Il senso del vuoto (a Sud di tutto)


Il senso del vuoto, stigmatizzato da Carmelo Bene attraverso il nonsenso e prima ancora da Vittorio Bodini con i suoi versi estremi, disvela le vite salentine sulla calce, sul bianco abbacinante delle costruzioni. Salvatore Toma ha provato a esorcizzarlo attribuendogli una proprietà demoniaca, lasciando al termine “demone” il significato originario greco di  “daímōn”, che aveva un carattere neutro e non negativo; quindi non un attributo del male ma un’aggettivazione scevra da connotazioni nefaste.
Tuttavia, è ineludibile il concetto di vuoto come mancanza-assenza. La discussione può essere portata su un piano geo-umano: la natura dei luoghi incide fortemente, senza ombra di dubbio, sulla psicologia, la socialità e l’arte dell’individuo. Ciò, non come semplice influenza dell’ambiente sull’uomo (che pur esiste), bensì come interazione, come osmosi di valori. L’organismo-ambiente e l’organismo-uomo interagiscono assecondando il flusso di causa-effetto in una condizione di costante cambiamento.
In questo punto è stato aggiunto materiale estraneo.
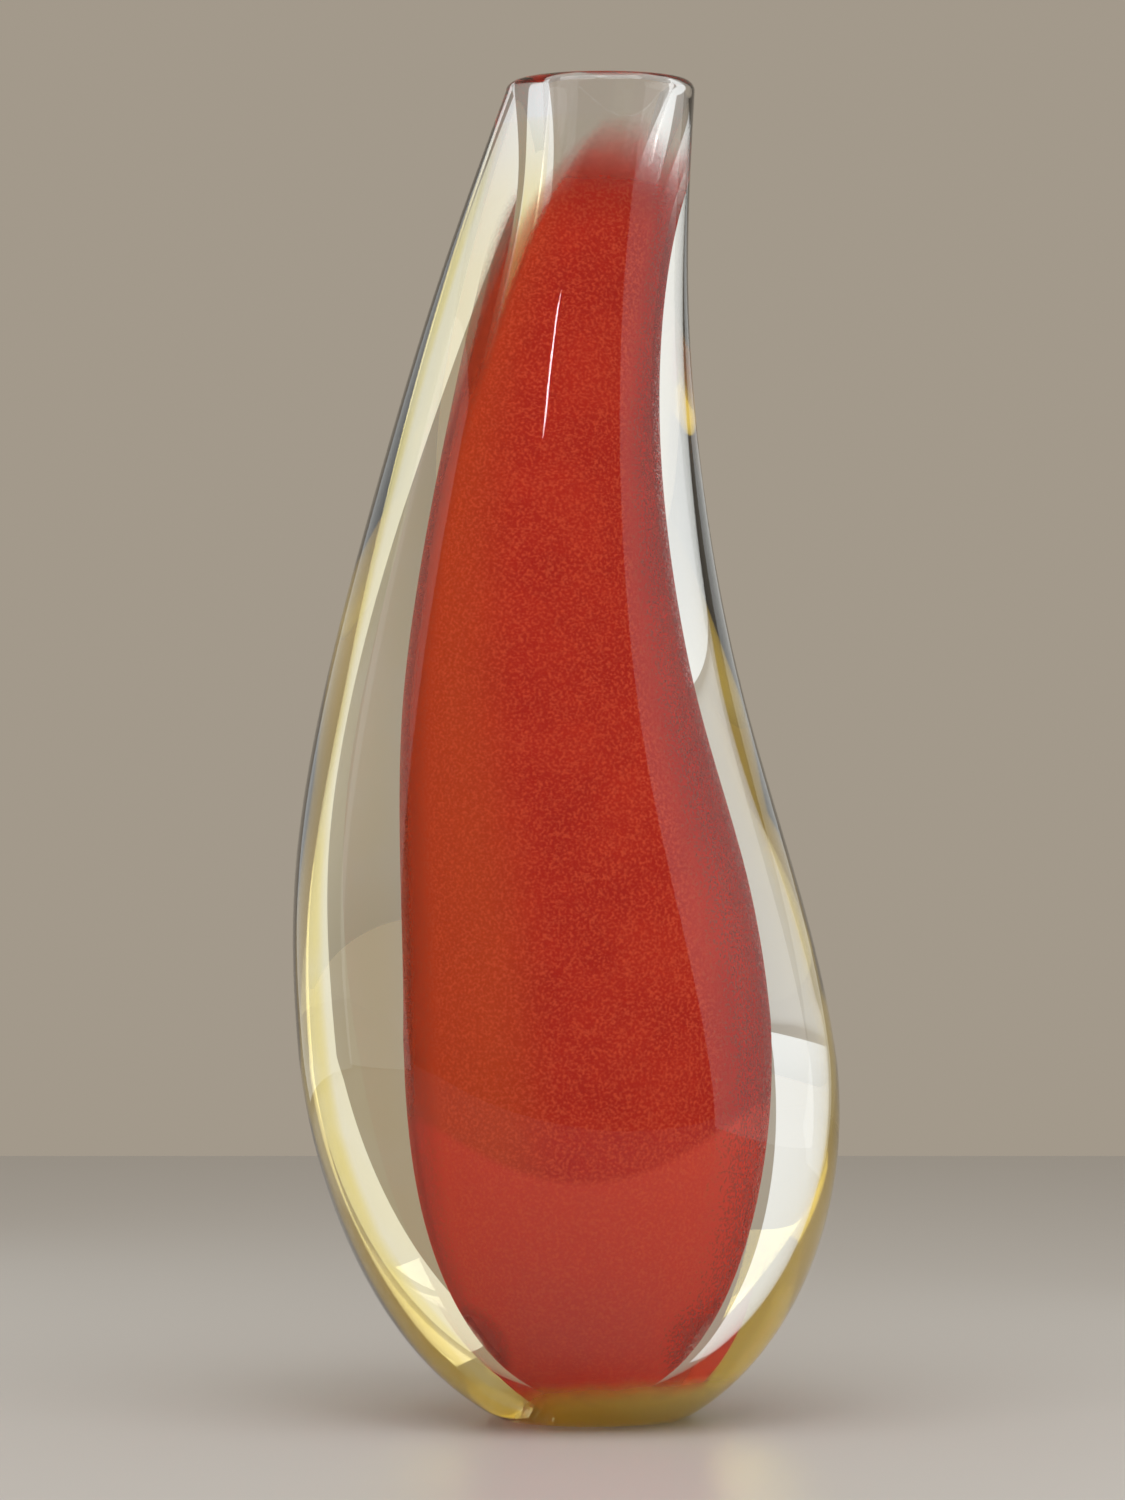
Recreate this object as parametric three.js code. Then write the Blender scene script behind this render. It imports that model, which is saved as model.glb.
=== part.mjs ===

L’essenza dei luoghi, respirata costantemente nel tempo e nello spazio, porta inequivocabilmente l’individuo a diventare un tutt’uno con gli stessi, fino a raggiungere una simbiosi che raramente si riscontra altrove. Questo è valido soprattutto in presenza di siti megalitici, dove l’uomo ha innalzato le sue primissime opere. Stanziando presso i menhir o i dolmen, ci si può accostare sia al valore ipnagogico delle pietre che alla forza movente della natura primordiale.